Throughout her jewel-like compositions, there is a meticulous, even obsessive attention to the elaboration of fine detail that marks Varo’s as a miniaturist’s hand ... There is ... an essential theatricality to such miniaturist vision, in which tableaux become dollhouse-like stage sets framing an enclosed world. (124-5)
Concealed in the fold of the garment that spills from the tower in Embroidering the Earth’s Mantle are the tiny forms of the young woman and her lover. Here, in the finest of detail, Varo may have imagined the move beyond servitude—to parents, to patriarchy, to destructive unconscious complexes. With attention to the minutest, most difficult to detect detail, while also imagining an expansive and emerging cosmos, Varo depicted the depth and intensity of deep suffering as well as the spacious flexibility of increased awareness and expanded possibilities. Once trapped, like Persephone, in an underworld of despair and deadness, the young woman sewn into the fold of the fabric of the emerging world can now leave the tower to weave the threads of new experience.
As a woman exiled and uprooted first from Spain, during her country’s Civil War in the 1930s, and later from France as Germany occupied Paris during World War II, in her mature work Varo
found a way to create a world over which she could exercise total control. In carefully constructed narrative tableaux, rich with obsessive detail, she set her often solitary characters into a world of timeless interiority. It is a transcendent time in which she could negate the flux of lived reality.
(Kaplan, 1998: 125)
Poet and literary critic Susan Stewart explored the miniature as a metaphor for interiority. “The miniature,” Stewart wrote, “linked to nostalgic versions of childhood and history, presents a diminutive, and thereby manipulatable, version of experience, a version which is domesticated and protected from contamination” (1984: 69). Metaphorically exploring the dollhouse as an example, Stewart commented on how the miniature transforms the time and space of everyday experience “into the infinite time of reverie” (65).
Occupying a space within an enclosed space, the dollhouse’s aptest analogy is the locket or the secret recesses of the heart: center within center, within within within. The dollhouse is a materialized secret; what we look for is the dollhouse within the dollhouse and its promise of an infinitely profound interiority. (61)
Stewart marveled at the ability of the miniature to bring microcosm and macrocosm into such a small space. “Worlds of inversion,” she wrote,
of contamination and crudeness, are controlled within the dollhouse by an absolute manipulation and control of the boundaries of time and space... Unlike the single miniature object, the miniature universe of the dollhouse cannot be known sensually; it is inaccessible to the languages of the body and thus is the most abstract of all miniature forms. Yet cognitively the dollhouse is gigantic. (63)
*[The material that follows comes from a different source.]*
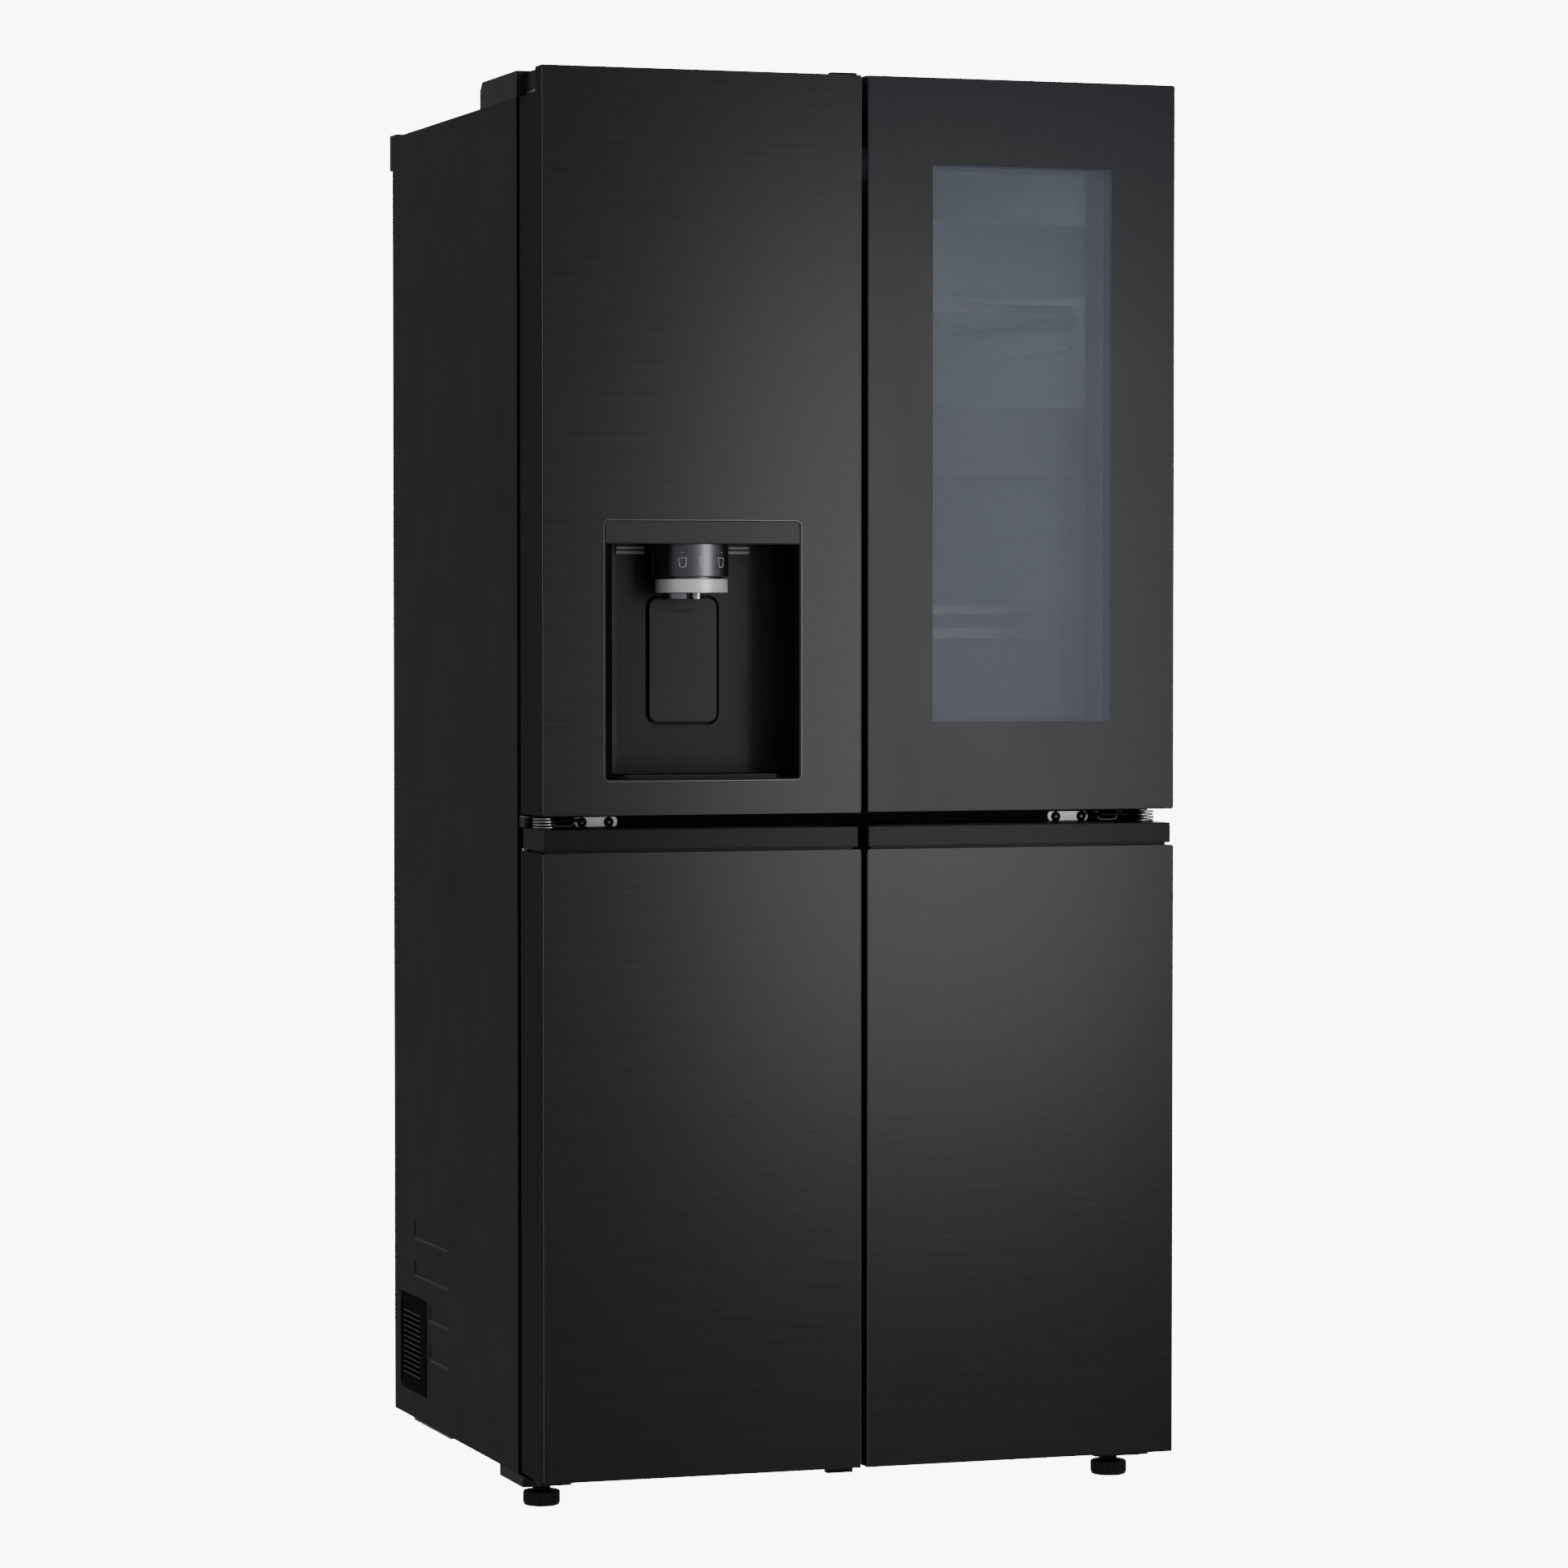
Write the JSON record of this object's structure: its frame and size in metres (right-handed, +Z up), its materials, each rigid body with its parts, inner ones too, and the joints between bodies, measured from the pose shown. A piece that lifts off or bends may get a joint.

Varo’s depiction of containment in enclosed or isolated spaces—a tower, cages, a tiny house in the clouds—reflects the alchemical vessel as
a symbol for the attitude which prevents anything escaping outside; it is a basic attitude of introversion which, on principle, does not let anything escape into the outside world. The illusion that the whole trouble lies outside oneself has come to an end.
(von Franz, 1980: 87)
Within the vessel of a painting, Varo enacted a concentrated psychological treatment; projections onto the outer world are withdrawn and contained within, which intensifies the process of coming into increased awareness. Fingering these same threads, Kaplan wrote,
in so much of Varo’s work, a dollhouse effect of cut-away architecture establishes a frontal framing and a shallow theatrical stage on which dramas of personal and cosmic discovery are enacted. Small in size but monumental in scale, Varo’s miniaturized visions project an intensity of power and rigorous focus that is both highly intellectual and magically charged. (1998: 125)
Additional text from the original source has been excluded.